RAW DATA:
────────

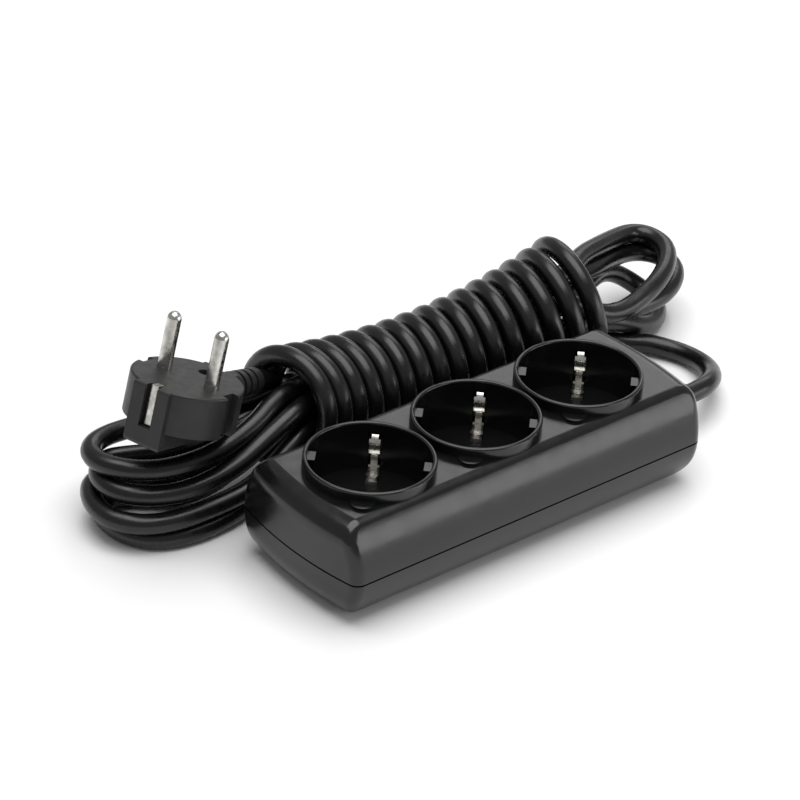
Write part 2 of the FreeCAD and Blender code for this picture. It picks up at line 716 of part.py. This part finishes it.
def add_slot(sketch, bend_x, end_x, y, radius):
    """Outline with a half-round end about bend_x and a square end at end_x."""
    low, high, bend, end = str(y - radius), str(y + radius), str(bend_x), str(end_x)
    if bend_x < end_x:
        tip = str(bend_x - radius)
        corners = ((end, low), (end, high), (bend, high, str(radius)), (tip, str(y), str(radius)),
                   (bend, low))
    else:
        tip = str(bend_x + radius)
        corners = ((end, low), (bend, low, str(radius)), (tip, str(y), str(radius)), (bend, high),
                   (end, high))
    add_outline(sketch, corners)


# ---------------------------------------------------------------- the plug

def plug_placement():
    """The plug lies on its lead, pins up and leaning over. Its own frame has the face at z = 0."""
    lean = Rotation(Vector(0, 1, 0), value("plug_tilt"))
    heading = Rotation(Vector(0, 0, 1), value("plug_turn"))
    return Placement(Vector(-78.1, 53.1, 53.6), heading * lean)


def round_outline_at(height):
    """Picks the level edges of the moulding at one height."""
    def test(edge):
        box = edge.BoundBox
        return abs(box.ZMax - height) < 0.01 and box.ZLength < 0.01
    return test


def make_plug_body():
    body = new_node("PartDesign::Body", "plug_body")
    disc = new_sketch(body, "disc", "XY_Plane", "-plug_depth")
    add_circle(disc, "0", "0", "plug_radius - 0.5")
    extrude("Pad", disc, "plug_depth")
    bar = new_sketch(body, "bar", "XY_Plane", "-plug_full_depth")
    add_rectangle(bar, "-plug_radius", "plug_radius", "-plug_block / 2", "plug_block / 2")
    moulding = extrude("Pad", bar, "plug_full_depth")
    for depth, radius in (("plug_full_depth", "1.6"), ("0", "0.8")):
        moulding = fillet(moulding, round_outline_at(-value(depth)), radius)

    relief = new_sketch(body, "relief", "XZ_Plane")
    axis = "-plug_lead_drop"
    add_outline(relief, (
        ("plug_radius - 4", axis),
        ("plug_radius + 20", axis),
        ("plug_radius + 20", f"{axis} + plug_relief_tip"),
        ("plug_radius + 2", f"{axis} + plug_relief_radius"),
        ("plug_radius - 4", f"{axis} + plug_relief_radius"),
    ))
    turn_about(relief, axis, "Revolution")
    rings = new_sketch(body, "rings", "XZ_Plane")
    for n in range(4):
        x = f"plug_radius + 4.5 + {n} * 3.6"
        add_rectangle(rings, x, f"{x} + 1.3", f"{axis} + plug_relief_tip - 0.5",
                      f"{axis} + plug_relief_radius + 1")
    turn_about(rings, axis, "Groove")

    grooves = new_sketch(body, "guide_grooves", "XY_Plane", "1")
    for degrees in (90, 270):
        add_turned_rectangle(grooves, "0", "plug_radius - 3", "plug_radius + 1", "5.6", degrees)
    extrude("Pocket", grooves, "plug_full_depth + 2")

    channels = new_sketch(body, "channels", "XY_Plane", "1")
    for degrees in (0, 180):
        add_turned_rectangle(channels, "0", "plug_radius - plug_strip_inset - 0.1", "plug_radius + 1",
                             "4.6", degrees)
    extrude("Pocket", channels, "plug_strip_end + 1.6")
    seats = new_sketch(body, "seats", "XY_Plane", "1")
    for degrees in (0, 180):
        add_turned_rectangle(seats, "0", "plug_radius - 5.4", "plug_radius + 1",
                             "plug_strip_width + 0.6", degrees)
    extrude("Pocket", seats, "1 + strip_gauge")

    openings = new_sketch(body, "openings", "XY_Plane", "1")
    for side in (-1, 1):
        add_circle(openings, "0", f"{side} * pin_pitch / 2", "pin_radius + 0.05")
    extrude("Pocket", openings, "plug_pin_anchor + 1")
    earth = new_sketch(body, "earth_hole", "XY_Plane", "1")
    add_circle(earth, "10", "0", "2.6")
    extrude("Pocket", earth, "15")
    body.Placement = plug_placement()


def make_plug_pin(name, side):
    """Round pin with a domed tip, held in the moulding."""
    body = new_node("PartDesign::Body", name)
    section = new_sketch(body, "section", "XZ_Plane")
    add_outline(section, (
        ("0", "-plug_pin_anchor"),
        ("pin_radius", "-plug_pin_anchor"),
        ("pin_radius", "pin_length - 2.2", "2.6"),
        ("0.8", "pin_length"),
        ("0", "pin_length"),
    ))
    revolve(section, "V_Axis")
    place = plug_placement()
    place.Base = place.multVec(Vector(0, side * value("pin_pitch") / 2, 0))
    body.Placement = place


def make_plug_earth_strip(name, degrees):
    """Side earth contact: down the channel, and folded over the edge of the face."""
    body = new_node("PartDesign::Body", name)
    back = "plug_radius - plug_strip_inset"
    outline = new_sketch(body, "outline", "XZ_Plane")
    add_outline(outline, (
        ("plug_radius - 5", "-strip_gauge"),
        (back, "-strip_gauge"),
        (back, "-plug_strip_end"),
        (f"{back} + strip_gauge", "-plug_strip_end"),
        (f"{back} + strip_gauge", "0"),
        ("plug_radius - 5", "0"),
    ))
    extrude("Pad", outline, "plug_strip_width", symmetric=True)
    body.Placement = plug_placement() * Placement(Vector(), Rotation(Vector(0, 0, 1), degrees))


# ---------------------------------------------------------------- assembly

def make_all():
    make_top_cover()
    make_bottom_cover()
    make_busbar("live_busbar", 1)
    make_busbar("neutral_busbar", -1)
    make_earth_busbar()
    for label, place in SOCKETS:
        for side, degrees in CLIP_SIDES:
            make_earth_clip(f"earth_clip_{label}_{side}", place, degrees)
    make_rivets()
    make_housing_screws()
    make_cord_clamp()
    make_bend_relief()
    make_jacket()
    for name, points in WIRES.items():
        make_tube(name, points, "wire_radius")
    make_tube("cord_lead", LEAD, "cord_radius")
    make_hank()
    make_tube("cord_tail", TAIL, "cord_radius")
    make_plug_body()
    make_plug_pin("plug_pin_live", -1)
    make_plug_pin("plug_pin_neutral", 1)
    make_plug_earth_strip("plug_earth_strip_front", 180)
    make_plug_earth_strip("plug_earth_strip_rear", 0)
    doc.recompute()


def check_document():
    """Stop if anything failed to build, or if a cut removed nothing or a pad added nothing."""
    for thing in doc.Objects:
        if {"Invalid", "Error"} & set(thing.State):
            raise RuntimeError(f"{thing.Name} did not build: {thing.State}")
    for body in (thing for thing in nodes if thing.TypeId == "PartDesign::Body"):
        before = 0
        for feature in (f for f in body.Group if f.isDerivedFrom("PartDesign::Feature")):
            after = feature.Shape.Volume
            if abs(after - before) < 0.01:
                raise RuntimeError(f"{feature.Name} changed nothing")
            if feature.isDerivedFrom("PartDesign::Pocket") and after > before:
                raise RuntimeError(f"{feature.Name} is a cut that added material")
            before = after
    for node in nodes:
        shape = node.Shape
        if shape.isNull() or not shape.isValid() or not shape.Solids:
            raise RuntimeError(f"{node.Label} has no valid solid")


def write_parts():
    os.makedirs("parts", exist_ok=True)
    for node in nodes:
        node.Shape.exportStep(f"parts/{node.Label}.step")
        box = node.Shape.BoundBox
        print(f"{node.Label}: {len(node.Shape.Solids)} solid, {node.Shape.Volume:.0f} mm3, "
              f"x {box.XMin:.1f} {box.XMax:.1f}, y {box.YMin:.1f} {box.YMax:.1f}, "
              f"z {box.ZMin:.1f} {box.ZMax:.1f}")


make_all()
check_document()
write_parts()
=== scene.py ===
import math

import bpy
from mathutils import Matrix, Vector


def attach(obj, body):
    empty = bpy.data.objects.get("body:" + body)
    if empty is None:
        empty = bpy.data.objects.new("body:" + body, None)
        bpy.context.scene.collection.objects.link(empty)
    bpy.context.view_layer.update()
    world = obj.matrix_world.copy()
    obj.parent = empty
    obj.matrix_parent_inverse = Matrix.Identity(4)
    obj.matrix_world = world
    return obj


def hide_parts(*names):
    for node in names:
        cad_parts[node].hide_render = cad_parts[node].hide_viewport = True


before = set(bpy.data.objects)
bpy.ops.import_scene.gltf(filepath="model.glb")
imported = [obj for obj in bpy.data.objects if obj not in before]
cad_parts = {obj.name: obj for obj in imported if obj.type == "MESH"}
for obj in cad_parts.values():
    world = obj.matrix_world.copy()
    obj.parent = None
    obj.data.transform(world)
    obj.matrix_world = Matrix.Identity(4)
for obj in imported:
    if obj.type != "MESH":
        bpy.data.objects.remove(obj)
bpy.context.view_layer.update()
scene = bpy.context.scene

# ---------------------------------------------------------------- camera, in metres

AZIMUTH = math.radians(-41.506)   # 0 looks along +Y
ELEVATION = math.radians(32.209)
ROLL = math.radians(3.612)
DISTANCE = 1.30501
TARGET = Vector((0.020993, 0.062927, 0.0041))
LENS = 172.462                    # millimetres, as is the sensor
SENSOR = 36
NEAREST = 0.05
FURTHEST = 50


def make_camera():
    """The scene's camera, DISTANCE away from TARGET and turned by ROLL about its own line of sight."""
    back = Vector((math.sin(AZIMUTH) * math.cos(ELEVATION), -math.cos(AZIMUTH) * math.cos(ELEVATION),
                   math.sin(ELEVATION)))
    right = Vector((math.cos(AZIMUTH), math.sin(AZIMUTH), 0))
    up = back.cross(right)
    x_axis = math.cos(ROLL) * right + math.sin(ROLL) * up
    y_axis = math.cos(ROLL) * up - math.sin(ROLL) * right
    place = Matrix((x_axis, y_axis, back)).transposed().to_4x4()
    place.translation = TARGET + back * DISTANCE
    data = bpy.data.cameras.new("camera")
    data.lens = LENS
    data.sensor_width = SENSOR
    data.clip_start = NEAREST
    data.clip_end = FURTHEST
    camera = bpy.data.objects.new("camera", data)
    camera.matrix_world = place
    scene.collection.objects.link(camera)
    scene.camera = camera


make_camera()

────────

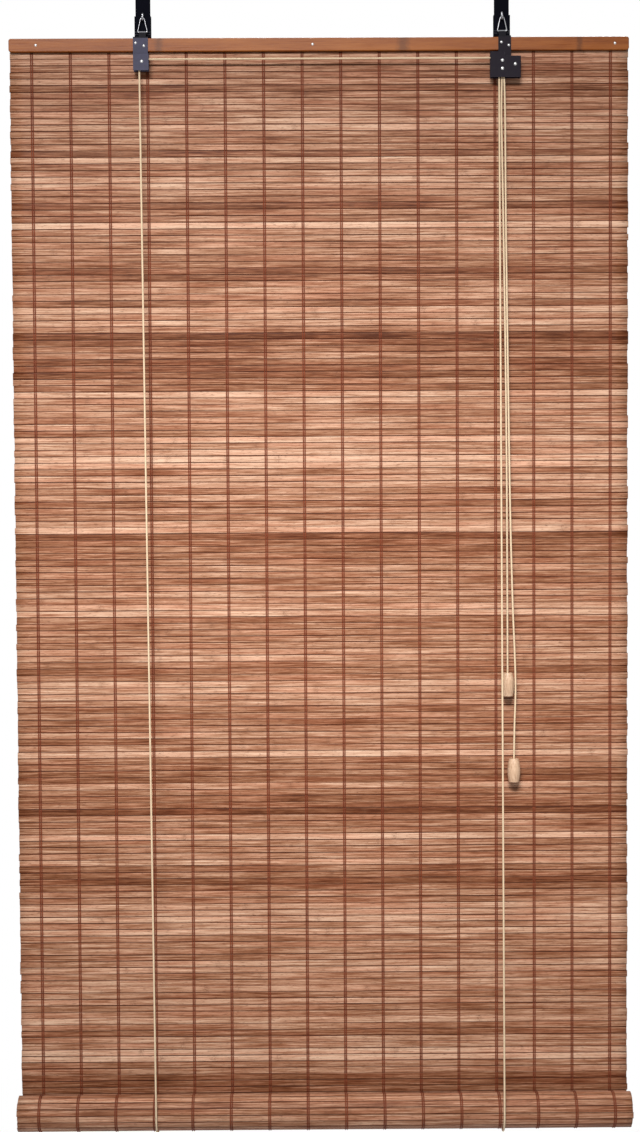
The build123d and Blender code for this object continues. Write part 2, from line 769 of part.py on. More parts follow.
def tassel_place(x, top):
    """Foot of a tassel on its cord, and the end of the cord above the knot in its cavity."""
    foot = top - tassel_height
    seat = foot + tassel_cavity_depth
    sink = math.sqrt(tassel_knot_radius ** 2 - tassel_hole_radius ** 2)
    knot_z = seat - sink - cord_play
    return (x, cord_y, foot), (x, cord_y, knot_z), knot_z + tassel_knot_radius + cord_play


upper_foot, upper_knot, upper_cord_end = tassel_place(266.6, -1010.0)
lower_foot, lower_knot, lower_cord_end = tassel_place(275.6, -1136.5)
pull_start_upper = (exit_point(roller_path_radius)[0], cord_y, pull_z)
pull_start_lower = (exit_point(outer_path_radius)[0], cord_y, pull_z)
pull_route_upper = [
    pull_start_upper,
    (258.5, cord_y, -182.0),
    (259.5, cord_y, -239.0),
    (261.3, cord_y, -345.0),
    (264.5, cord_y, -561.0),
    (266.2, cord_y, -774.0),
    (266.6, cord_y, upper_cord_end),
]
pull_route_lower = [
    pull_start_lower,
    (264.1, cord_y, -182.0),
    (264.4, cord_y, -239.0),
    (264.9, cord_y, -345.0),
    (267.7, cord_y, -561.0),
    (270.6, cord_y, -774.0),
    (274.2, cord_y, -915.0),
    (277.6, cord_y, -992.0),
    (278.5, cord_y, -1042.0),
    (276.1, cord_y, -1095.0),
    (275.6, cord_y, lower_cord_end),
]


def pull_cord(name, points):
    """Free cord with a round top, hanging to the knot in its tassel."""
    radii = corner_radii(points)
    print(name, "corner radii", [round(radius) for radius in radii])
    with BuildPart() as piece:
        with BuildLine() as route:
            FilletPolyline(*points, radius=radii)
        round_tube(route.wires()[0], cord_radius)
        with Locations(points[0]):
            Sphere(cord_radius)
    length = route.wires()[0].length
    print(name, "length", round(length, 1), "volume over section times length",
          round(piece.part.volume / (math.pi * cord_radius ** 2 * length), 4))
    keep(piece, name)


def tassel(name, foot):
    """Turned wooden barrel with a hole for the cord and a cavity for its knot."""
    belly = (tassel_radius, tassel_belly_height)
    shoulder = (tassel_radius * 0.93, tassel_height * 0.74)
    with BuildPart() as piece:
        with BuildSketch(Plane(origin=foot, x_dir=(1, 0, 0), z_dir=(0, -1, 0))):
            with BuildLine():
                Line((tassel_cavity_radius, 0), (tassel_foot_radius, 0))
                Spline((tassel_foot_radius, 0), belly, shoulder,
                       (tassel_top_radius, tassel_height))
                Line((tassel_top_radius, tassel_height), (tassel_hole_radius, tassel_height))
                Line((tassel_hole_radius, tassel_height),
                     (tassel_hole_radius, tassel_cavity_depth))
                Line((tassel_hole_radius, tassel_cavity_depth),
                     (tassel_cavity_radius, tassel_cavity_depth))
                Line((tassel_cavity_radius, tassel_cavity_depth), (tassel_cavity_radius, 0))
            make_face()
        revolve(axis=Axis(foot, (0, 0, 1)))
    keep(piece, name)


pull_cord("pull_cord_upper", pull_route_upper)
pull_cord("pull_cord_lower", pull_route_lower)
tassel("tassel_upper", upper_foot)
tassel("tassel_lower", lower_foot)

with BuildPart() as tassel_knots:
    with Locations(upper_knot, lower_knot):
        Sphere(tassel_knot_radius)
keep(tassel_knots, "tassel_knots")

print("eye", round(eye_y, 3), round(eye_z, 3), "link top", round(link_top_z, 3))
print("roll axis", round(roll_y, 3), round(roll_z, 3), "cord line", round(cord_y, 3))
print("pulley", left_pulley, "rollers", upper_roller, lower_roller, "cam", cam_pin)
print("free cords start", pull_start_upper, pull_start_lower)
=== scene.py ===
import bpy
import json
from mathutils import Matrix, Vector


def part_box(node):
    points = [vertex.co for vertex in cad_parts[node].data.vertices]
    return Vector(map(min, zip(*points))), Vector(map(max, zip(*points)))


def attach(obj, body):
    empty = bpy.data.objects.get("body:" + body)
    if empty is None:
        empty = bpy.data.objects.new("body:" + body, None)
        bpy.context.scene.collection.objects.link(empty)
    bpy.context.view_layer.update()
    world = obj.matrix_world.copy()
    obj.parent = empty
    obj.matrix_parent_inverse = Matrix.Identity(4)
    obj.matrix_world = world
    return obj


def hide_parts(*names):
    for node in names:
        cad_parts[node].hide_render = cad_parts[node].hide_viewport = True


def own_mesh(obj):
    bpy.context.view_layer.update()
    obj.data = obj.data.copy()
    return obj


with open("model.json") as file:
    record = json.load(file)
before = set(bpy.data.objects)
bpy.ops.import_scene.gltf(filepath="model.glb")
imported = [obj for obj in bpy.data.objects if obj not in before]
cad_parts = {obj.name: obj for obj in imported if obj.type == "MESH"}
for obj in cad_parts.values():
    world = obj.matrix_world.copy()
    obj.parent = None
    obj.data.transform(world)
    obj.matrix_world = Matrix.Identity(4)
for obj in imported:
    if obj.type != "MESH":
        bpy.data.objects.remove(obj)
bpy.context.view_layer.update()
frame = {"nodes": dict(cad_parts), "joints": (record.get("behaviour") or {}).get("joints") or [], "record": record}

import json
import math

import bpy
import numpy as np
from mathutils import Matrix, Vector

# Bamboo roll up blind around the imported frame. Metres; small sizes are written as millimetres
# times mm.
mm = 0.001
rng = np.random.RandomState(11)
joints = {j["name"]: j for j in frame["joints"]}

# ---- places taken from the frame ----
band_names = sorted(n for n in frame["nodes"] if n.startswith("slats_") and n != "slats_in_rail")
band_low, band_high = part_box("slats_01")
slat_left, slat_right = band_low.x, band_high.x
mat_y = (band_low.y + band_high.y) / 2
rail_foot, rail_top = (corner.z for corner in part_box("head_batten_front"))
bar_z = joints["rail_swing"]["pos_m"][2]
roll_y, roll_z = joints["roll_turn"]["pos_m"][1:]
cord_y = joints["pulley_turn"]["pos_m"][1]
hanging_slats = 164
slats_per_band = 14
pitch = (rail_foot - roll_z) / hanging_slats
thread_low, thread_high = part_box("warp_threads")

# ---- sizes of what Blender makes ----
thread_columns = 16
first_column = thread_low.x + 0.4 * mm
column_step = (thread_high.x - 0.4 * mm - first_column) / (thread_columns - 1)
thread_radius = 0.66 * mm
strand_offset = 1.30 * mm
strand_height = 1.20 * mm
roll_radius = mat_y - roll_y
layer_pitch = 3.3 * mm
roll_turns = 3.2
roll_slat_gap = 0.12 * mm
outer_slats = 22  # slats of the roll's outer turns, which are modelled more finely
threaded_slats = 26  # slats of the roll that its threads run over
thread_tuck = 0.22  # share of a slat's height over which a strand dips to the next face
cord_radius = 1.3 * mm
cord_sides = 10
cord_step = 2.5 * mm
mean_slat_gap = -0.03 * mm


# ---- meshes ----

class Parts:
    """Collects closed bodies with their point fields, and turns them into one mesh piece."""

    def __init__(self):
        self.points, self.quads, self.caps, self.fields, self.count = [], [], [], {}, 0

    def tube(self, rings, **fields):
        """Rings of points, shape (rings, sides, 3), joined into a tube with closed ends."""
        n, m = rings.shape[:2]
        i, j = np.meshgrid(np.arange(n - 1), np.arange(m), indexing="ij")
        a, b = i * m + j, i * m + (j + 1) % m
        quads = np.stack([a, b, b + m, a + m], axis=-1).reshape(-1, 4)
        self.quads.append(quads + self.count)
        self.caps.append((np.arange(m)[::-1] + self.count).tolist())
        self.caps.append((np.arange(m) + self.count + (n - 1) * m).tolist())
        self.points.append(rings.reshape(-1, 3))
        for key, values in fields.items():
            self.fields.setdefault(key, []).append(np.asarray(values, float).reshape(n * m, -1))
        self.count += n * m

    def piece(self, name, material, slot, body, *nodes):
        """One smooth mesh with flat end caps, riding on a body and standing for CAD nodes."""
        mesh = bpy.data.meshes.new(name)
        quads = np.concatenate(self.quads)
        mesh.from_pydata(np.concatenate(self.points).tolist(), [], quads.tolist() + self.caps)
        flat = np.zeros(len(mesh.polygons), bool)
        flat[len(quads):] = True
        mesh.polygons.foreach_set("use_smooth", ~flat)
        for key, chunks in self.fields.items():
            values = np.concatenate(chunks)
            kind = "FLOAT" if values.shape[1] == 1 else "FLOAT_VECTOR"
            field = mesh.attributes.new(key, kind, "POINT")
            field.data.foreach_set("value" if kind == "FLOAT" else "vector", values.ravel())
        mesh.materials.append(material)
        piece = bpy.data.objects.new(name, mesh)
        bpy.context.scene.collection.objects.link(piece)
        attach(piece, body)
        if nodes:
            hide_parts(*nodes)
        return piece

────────

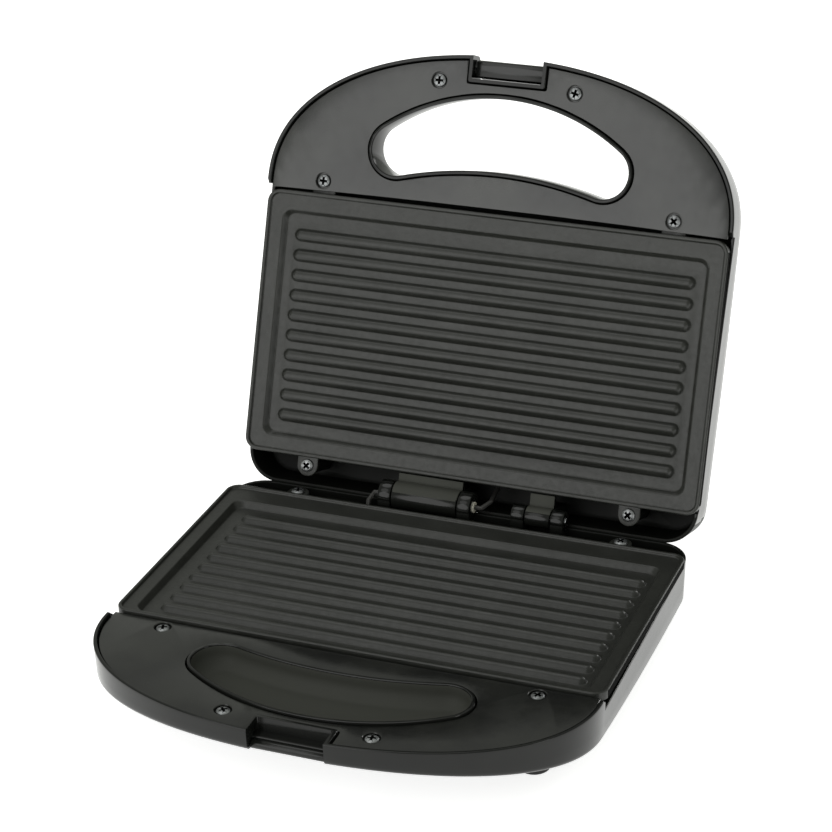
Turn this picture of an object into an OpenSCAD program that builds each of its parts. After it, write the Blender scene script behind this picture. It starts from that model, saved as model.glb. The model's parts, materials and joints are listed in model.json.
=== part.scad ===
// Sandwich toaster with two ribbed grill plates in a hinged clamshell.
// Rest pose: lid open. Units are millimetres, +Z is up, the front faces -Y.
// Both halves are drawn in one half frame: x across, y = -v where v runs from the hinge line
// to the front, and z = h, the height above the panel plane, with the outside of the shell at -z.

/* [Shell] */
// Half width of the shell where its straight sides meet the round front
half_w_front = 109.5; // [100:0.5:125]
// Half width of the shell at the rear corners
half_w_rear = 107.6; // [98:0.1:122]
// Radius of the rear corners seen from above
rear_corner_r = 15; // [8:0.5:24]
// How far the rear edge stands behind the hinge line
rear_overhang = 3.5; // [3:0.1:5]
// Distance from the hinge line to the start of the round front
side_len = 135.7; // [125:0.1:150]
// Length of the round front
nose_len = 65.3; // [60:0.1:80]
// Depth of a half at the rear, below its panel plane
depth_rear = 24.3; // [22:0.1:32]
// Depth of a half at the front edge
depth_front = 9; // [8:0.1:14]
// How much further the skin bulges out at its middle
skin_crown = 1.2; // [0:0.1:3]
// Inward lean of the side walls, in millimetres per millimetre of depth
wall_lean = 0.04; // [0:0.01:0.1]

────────

Print only the run of lines that begins with the line containing "if shape.isNull() or" and ends with the line containing "scene = bpy.context.scene", both included, exactly as they read.

        if shape.isNull() or not shape.isValid() or not shape.Solids:
            raise RuntimeError(f"{node.Label} has no valid solid")


def write_parts():
    os.makedirs("parts", exist_ok=True)
    for node in nodes:
        node.Shape.exportStep(f"parts/{node.Label}.step")
        box = node.Shape.BoundBox
        print(f"{node.Label}: {len(node.Shape.Solids)} solid, {node.Shape.Volume:.0f} mm3, "
              f"x {box.XMin:.1f} {box.XMax:.1f}, y {box.YMin:.1f} {box.YMax:.1f}, "
              f"z {box.ZMin:.1f} {box.ZMax:.1f}")


make_all()
check_document()
write_parts()
=== scene.py ===
import math

import bpy
from mathutils import Matrix, Vector


def attach(obj, body):
    empty = bpy.data.objects.get("body:" + body)
    if empty is None:
        empty = bpy.data.objects.new("body:" + body, None)
        bpy.context.scene.collection.objects.link(empty)
    bpy.context.view_layer.update()
    world = obj.matrix_world.copy()
    obj.parent = empty
    obj.matrix_parent_inverse = Matrix.Identity(4)
    obj.matrix_world = world
    return obj


def hide_parts(*names):
    for node in names:
        cad_parts[node].hide_render = cad_parts[node].hide_viewport = True


before = set(bpy.data.objects)
bpy.ops.import_scene.gltf(filepath="model.glb")
imported = [obj for obj in bpy.data.objects if obj not in before]
cad_parts = {obj.name: obj for obj in imported if obj.type == "MESH"}
for obj in cad_parts.values():
    world = obj.matrix_world.copy()
    obj.parent = None
    obj.data.transform(world)
    obj.matrix_world = Matrix.Identity(4)
for obj in imported:
    if obj.type != "MESH":
        bpy.data.objects.remove(obj)
bpy.context.view_layer.update()
scene = bpy.context.scene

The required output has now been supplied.